Python Regex for MAC Addresses
June 26, 2008 — GaryPost #1,000 on this blog. Fitting that it’s Python nerd shit, huh?
I needed a way to search for MAC addresses, which are unique identifiers for networking hardware. For example, if your computer has a built-in Ethernet port, as well as wireless capability, then it has 2 MAC addresses. These are always 6 groups of 2 hexadecimal characters (0 through 9, and A through F). E.g., a valid MAC address would be: 01:98:DF:9E:10:37. Theoretically, every MAC address on every computer in the world will be unique, as the naming scheme provides over 281 trillion possible combinations (281,474,976,710,656).
Canonically these groups of 2 hex digits are separated by a colon, but many people record them with hyphens instead. So I needed to search for this particular pattern of characters amid a potentially-vast amount of text. Enter regular expressions (which I totally suck at using).

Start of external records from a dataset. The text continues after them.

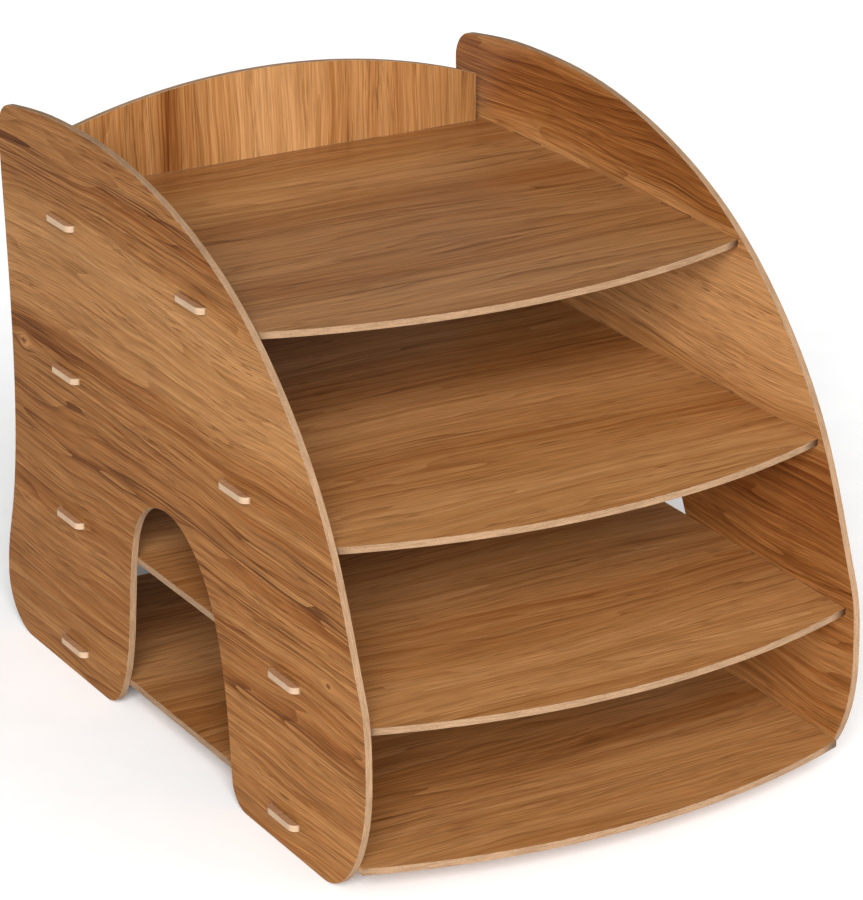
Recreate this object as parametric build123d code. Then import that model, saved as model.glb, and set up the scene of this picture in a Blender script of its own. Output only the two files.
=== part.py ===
"""Desktop file sorter: two side panels, four bowed shelves and a low back rail, slotted together.

Millimetres, +Z up. The open front faces -Y and the low rail stands at the back. Every piece is
cut from the same thin laminated board. The pieces are drawn with Y = 0 at the middle of a side
panel. The lower shelf bulges past the panels, so at the end everything is moved back by half
of that overhang, which puts the origin on the desk at the middle of the whole footprint.
"""

from build123d import *
import os

os.makedirs("parts", exist_ok=True)

# Driving dimensions
WIDTH = 250.0        # over the outer faces of the side panels
DEPTH = 351.0        # of a side panel, rear foot to the bulge of its front edge
HEIGHT = 271.4       # desk to the crown of the side panels
BOARD = 3.2          # thickness of every board

HALF = WIDTH / 2
INNER = HALF - BOARD             # inner face of a side panel
REAR = DEPTH / 2                 # rearmost Y of a side panel
FRONT = -DEPTH / 2               # foremost Y of a side panel
HEEL_RADIUS = 25.0               # lower rear corner
SHOULDER_RADIUS = 15.0           # upper rear corner
TOE_LENGTH = 37.0                # the lower front corner is a quarter ellipse
TOE_HEIGHT = 58.8

# Shelves, top to bottom
SHELF_NAMES = ("top_shelf", "upper_shelf", "lower_shelf", "bottom_shelf")
SHELF_Z = (224.5, 151.4, 80.0, 14.6)              # middle of each board
FRONT_TAB_Y = (-27.8, -65.2, -107.4, -105.4)      # middle of each front tab
SHELF_CORNER_Y = (-78.0, -143.2, -168.6, -166.3)  # front corners, beside the side panels
SHELF_BOW = 21.5                 # how far the front edge bulges past its corners
SHELF_REAR_Y = 157.0             # straight rear edge
SHELF_SIDE_GAP = 0.2             # shelf end to the face of a side panel

# Tabs through the side panels
REAR_TAB_Y = 100.0
TAB_LENGTH = 24.5
TAB_PROUD = 3.5                  # how far a tab stands past the outer face
TAB_CORNER = 3.5
SLOT_PLAY_LENGTH = 0.6
SLOT_PLAY_HEIGHT = 0.4

# Back rail on the top shelf
RAIL_Y = 138.0                   # front face
RAIL_HALF = 116.0
RAIL_CROWN = 43.5                # height above the shelf in the middle
RAIL_END = 24.0                  # height above the shelf at the ends
RAIL_CORNER = 1.5
RAIL_TAB_X = 75.0
RAIL_TAB_DROP = 5.5              # tab length below the shelf's top face


def side_outline():
    """Outer edge of a side panel as (Y, Z) curves, anticlockwise from the rear heel."""
    heel = JernArc(start=(REAR - HEEL_RADIUS, 0), tangent=(1, 0), radius=HEEL_RADIUS, arc_size=90)
    top_rear = (REAR - 8, 263.6)
    crown = (78, HEIGHT)
    front_bulge = (FRONT, TOE_HEIGHT)
    rear_edge = Spline(
        heel @ 1, (REAR - 7, 59.9), (REAR - 15.3, 141.8), (REAR - 11.5, 210), top_rear,
        tangents=((0, 1), (0.02, 1)),
    )
    top_edge = Spline(top_rear, (121, 269.9), crown, tangents=((-1, 0.14), (-1, 0)))
    front_edge = Spline(
        crown, (32.5, 268.2), (-19, 256.4), (-68.5, 234.6), (-116, 195.9), (-150, 147),
        (-169, 99.8), front_bulge, tangents=((-1, 0), (0, -1)),
    )
    toe = EllipticalCenterArc(
        (FRONT + TOE_LENGTH, TOE_HEIGHT), TOE_LENGTH, TOE_HEIGHT, start_angle=180, arc_size=90,
    )
    return [heel, rear_edge, top_edge, front_edge, toe, Line(toe @ 1, heel @ 0)]


def arch_outline():
    """Bell-shaped opening between the two feet, as (Y, Z) curves."""
    legs = Spline(
        (-57.5, 0), (-54, 33.6), (-46.5, 71.4), (-30, 101.9), (2, 117.4), (29, 105.5), (38.8, 79.8),
        (44, 35.7), (60.5, 0),
    )
    return [legs, Line(legs @ 1, legs @ 0)]


def make_side_panel(side):
    """One side panel; side is -1 for the left and +1 for the right."""
    face = make_face(side_outline()) - make_face(arch_outline())
    top_rear = face.vertices().sort_by_distance((REAR - 8, 263.6))[0]
    face = fillet(top_rear, SHOULDER_RADIUS)
    for y, radius in ((-57.5, 13), (60.5, 18)):
        face = fillet(face.vertices().sort_by_distance((y, 0))[0], radius)
    panel = extrude(face, BOARD)
    slot_length = TAB_LENGTH + SLOT_PLAY_LENGTH
    slot_height = BOARD + SLOT_PLAY_HEIGHT
    for front_y, z in zip(FRONT_TAB_Y, SHELF_Z):
        for y in (REAR_TAB_Y, front_y):
            panel -= Pos(y, z, BOARD / 2) * Box(slot_length, slot_height, 3 * BOARD)
    # The outline's (Y, Z) becomes the world's Y and Z, and its thickness the world's X.
    start = INNER if side > 0 else -HALF
    return Pos(start, 0, 0) * (Plane.YZ * panel)


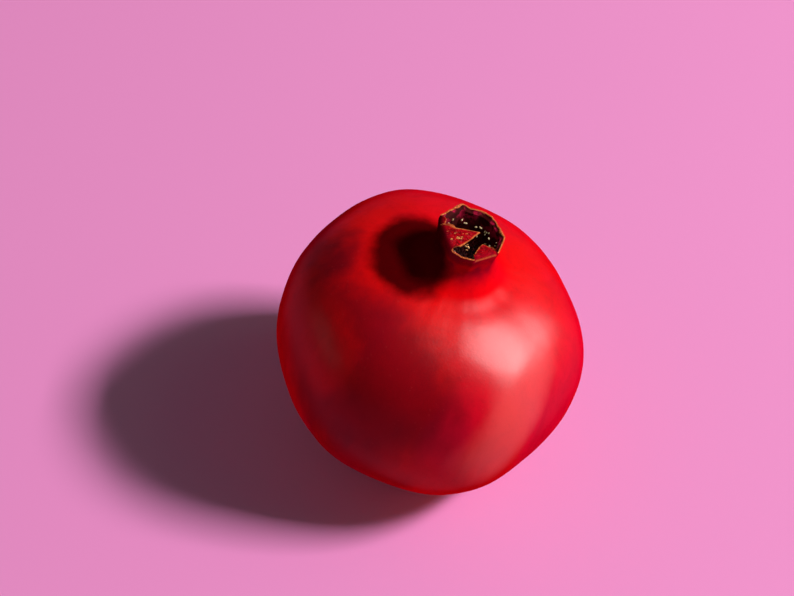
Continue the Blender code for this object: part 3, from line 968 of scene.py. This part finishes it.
# Table, light and camera
stage = {
    "floorColour": (0.83, 0.258, 0.565),
    "floorSize": 3.0,
    "world": (0.080, 0.108, 0.086),
    "key": {"azimuth": -3.5, "elevation": 42.5, "distance": 3.4, "size": (0.78, 0.46), "power": 148},
    "crown": {
        "tilt": 10, "forward": 0.15, "distance": 0.9, "cone": 1.35, "edge": 0.6, "radius": 0.02, "power": 24,
    },
    "fill": {"azimuth": 186, "elevation": 9, "distance": 1.2, "size": (0.7, 0.36), "power": 1.3},
    "sheen": {"azimuth": 0.5, "elevation": 39, "distance": 0.8, "size": (0.44, 0.60), "power": 76},
}

view = {
    "width": 794,
    "height": 596,
    "lens": 85,
    "sensor": 36,
    "distance": 0.5571,  # from the eye to the fruit's middle
    "elevation": math.radians(50),
    "fruitAcross": 426,  # where the photograph shows the fruit's middle, in pixels from its top left corner
    "fruitDown": 342.7,
}


def makeFloor():
    form = bmesh.new()
    bmesh.ops.create_grid(form, x_segments=8, y_segments=8, size=stage["floorSize"] / 2)
    mesh = bpy.data.meshes.new("floor")
    form.to_mesh(mesh)
    form.free()
    floor = bpy.data.objects.new("floor", mesh)
    bpy.context.scene.collection.objects.link(floor)
    paint = Finish("floorPaint")
    at = paint.node("ShaderNodeTexCoord", output=3)
    cloud = paint.mottle(at, 0.15, 2)
    colour = stage["floorColour"]
    base = paint.mix(cloud * 0.25, colour, tuple(side * 0.94 for side in colour))
    paint.surface({"Base Color": base, "Roughness": 0.9, "Specular IOR Level": 0.1})
    paint.put(floor)


def fromFruit(azimuth, elevation, distance):
    level, height = math.cos(elevation) * distance, math.sin(elevation) * distance
    return bodyCentre + Vector((level * math.cos(azimuth), level * math.sin(azimuth), height))


def addLamp(name, azimuth, elevation, distance, size, power):
    lamp = bpy.data.lights.new(name, "AREA")
    lamp.energy = power
    lamp.shape = "RECTANGLE"
    lamp.size, lamp.size_y = size
    holder = bpy.data.objects.new(name, lamp)
    bpy.context.scene.collection.objects.link(holder)
    holder.location = fromFruit(math.radians(azimuth), math.radians(elevation), distance)
    holder.rotation_euler = (holder.location - bodyCentre).to_track_quat("Z", "Y").to_euler()
    return holder


def lightScene():
    world = bpy.data.worlds.new("room")
    bpy.context.scene.world = world
    world.use_nodes = True
    world.node_tree.nodes["Background"].inputs["Color"].default_value = (*stage["world"], 1)
    addLamp("keyLight", **stage["key"]).visible_glossy = False
    addLamp("sheenLight", **stage["sheen"]).visible_diffuse = False  # a soft box that only shows as gloss
    addLamp("fillLight", **stage["fill"])
    crownLight()


def crownLight():  # a narrow spot down into the cup
    spot = stage["crown"]
    lamp = bpy.data.lights.new("crownLight", "SPOT")
    lamp.energy = spot["power"]
    lamp.spot_size = math.radians(spot["cone"])
    lamp.spot_blend = spot["edge"]
    lamp.shadow_soft_size = spot["radius"]
    holder = bpy.data.objects.new("crownLight", lamp)
    holder.visible_glossy = False
    bpy.context.scene.collection.objects.link(holder)
    rim = place @ Vector((crown["rimDrift"], 0, crown["rimHeight"]))
    aside = math.radians(spot["tilt"])
    towards = place.to_3x3() @ Vector((-math.sin(aside), -spot["forward"], math.cos(aside)))
    holder.location = rim + towards.normalized() * spot["distance"]
    holder.rotation_euler = towards.to_track_quat("Z", "Y").to_euler()


def aimCamera():
    focal = view["width"] * view["lens"] / view["sensor"]
    across = (view["fruitAcross"] - view["width"] / 2) / focal
    up = (view["height"] / 2 - view["fruitDown"]) / focal
    drop = math.sin(view["elevation"])
    pitch = math.acos(drop * math.sqrt(1 + across**2 + up**2) / math.hypot(1, up)) - math.atan(up)
    heading = math.atan2(across, up * math.cos(pitch) + math.sin(pitch))
    lens = bpy.data.cameras.new("camera")
    lens.lens, lens.sensor_width = view["lens"], view["sensor"]
    camera = bpy.data.objects.new("camera", lens)
    bpy.context.scene.collection.objects.link(camera)
    camera.location = fromFruit(-math.pi / 2, view["elevation"], view["distance"])
    camera.rotation_euler = (pitch, 0, heading)
    bpy.context.scene.camera = camera
    bpy.context.scene.view_settings.view_transform = "Standard"


rindPiece = makeRind()
finishRind(rindPiece)
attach(rindPiece, "root")
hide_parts("fruit")
print("rind, crown and sepals done,", len(rindPiece.data.polygons), "faces")

stamenPiece = makeStamens()
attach(stamenPiece, "root")
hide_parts("stamens")
fallenPiece = makeFallenAnthers()
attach(fallenPiece, "root")
finishStamens([stamenPiece, fallenPiece])
print("stamens done,", len(stamenPiece.data.polygons), "faces")

stubPiece = makeStemStub()
finishStemStub(stubPiece)
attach(stubPiece, "root")
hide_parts("stem_stub")
print("stem stub done")

makeFloor()
lightScene()
aimCamera()
print("table, lights and camera done")
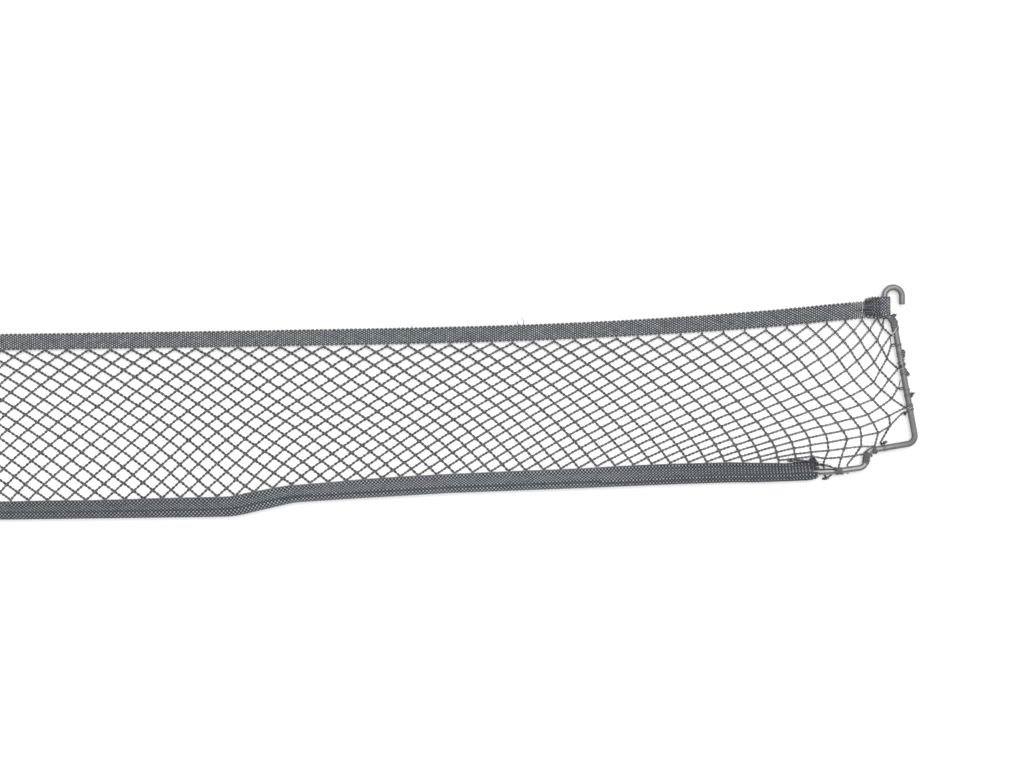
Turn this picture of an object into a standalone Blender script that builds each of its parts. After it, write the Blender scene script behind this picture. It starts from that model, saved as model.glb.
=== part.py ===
"""Cargo net laid out flat: a long strip of knotless diamond netting on a bent wire frame.

The upper edge of the netting is sewn to a braided edge tape, which is stretched between
the stems of the frame, a little off the surface, with its ends folded back round them.
The lower edge is sewn into a second tape, which is folded lengthwise round the lower rail
of the frame.  Thread lashings tie the ends of the netting to the frame.  Each end of the
frame finishes in an open hook.

Sizes are in millimetres and become metres when a mesh is made.  X runs along the strip,
Y runs from the lower rail to the hooks, and Z rises from the surface it lies on.
"""

import math

import bmesh
import bpy
import numpy as np
from mathutils import Vector

MM = 0.001
GAP = 0.3                       # clear space between two pieces that touch

# Frame: one continuous round wire.
WIRE_DIAMETER = 4.0
WIRE_SIDES = 12
BEND_STEP = math.radians(16.0)  # turn between two sections round a bend
HOOK_WIDTH = 11.4               # between the centre lines of the hook's two legs
HOOK_TOP = 74.2                 # centre line at the top of the right hook
HOOK_TIP = 63.1                 # where the free leg is cut off
STEM_ACROSS = 434.4             # straight leg of the hook, from the middle of the strip
END_DROP = 26.0                 # the left end lies this much lower than the right end

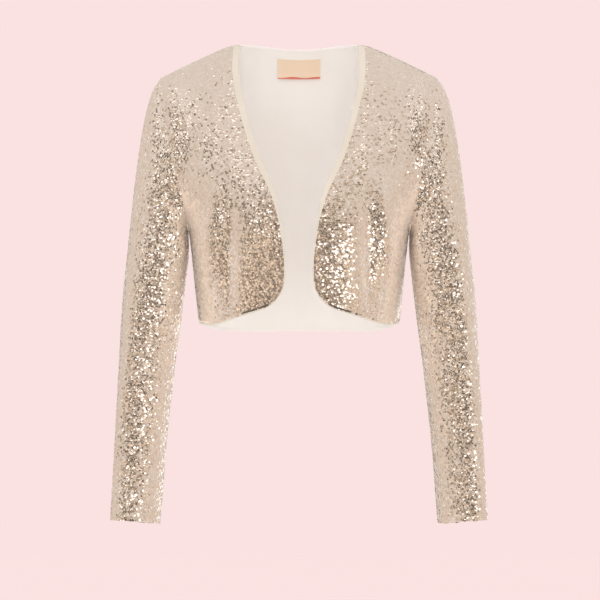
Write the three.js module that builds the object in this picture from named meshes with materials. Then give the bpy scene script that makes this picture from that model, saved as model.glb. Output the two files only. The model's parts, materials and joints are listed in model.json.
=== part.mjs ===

The regex I came up with is:
([a-fA-F0-9]{2}[:|\-]?){6}
Going through it, piece by piece:
[a-fA-F0-9] = find any character A-F, upper and lower case, as well as any number
[a-fA-F0-9]{2} = find that twice in a row
[a-fA-F0-9]{2}[:|\-] = followed by either a “:” or a “-” character (the backslash escapes the hyphen, since the hyphen itself is a valid metacharacter for that type of expression; this tells the regex to look for the hyphen character, and ignore its role as an operator in this piece of the expression)
[a-fA-F0-9]{2}[:|\-]? = make that final “:” or “-” character optional; since the last pair of characters won’t be followed by anything, and we want them to be included, too; that’s a chunk of 2 or 3 characters, so far
([a-fA-F0-9]{2}[:|\-]?){6} = find this type of chunk 6 times in a row
Let’s give it a shot.
First, a list of strings… e.g., a row from a comma-delimited file (returned via the csv module):
import re
L = ['aseredf', '55:A8:99:66:77:11', 'wefgcre', '98-75-64-52-48-21']
X = '([a-fA-F0-9]{2}[:|\-]?){6}' # this is the regex
for s in L:
a = re.compile(X).search(s)
if a:
print s[a.start(): a.end()]
Run it:
[gary@roscoe ~]$ python test.py 55:A8:99:66:77:11 98-75-64-52-48-21
Next, a string:
import re
L = 'aseredf 55:A8:99:66:77:11 wefgcre 98-75-64-52-48-21'
X = '([a-fA-F0-9]{2}[:|\-]?){6}' # same regex as above
c = re.compile(X).finditer(L)
if c:
for y in c:
print L[y.start(): y.end()]
Run it:
[gary@roscoe ~]$ python test.py 55:A8:99:66:77:11 98-75-64-52-48-21
Fuckin’ bickety-bam, the whole stage comes crashing down.